D’abord considérées comme deux voies très indépendantes, voire s’excluant[7], l’une touchant au développement de l’intériorité des personnes et l’autre plutôt à un militantisme politique, désormais les courants se conjuguent car il apparait évident que la promesse de Gandhi « Be the change you wish to see in the world. » se comprenne enfin, il nous faut nous transformer pour participer à celle du monde. Quelle que soit l’entrée, le résultat est le même, tissons ensemble l’ADN des mutations.

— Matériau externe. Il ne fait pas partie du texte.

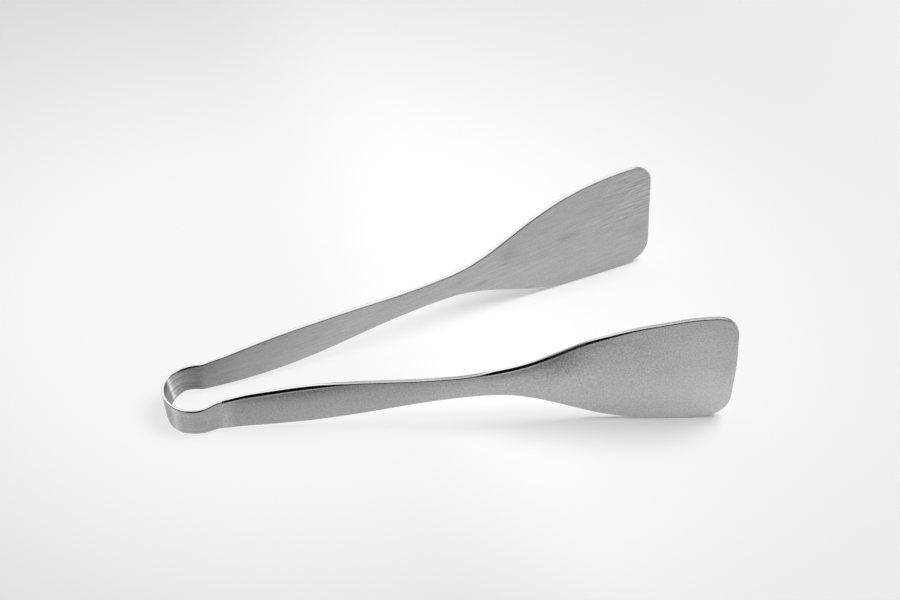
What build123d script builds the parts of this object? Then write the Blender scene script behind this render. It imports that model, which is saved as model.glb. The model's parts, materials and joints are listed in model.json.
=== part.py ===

Et si l’extime participait à cette révolution des consciences au service de Gaïa ? Soyons juste attentifs à garder nos transformations au service du vivant.
Christine Marsan
7 juin 2022
[1] Une version scientifique : https://www.radiofrance.fr/franceculture/podcasts/le-journal-des-sciences/une-carte-du-striatum-la-zone-cerebrale-de-la-prise-de-decision-1007040
Une version plus simple : https://fr.wikipedia.org/wiki/Striatum
[2] https://www.youtube.com/watch?v=Vz_6FPH6wgk
[3] Christopher Lasch, La culture du narcissisme : https://fr.wikipedia.org/wiki/La_Culture_du_narcissisme
[4] Détaillé dans l’ouvrage, Christine Marsan, Entrer dans un monde de coopération : https://www.chroniquesociale.com/comprendre-la-societe/691-entrer-dans-un-monde-de-cooperation.html
[5] François Lelord et Christophe André, La force des émotions : https://www.christopheandre.com/projects/la-force-des-emotions/
[6] Nous ne sommes pas précise dans cette datation car nous pourrions trouver toute une chronologie débutant avec le début de la psychiatrie et de la psychanalyse, mais bien entendu, nous trouvons également dans la philosophie des racines, depuis Socrate. Idem pour la conscience écologique souvent datée à partir de 1972 avec le Sommet de Stockholm, mais dont nous trouvons des traces dès le XIXeme siècle.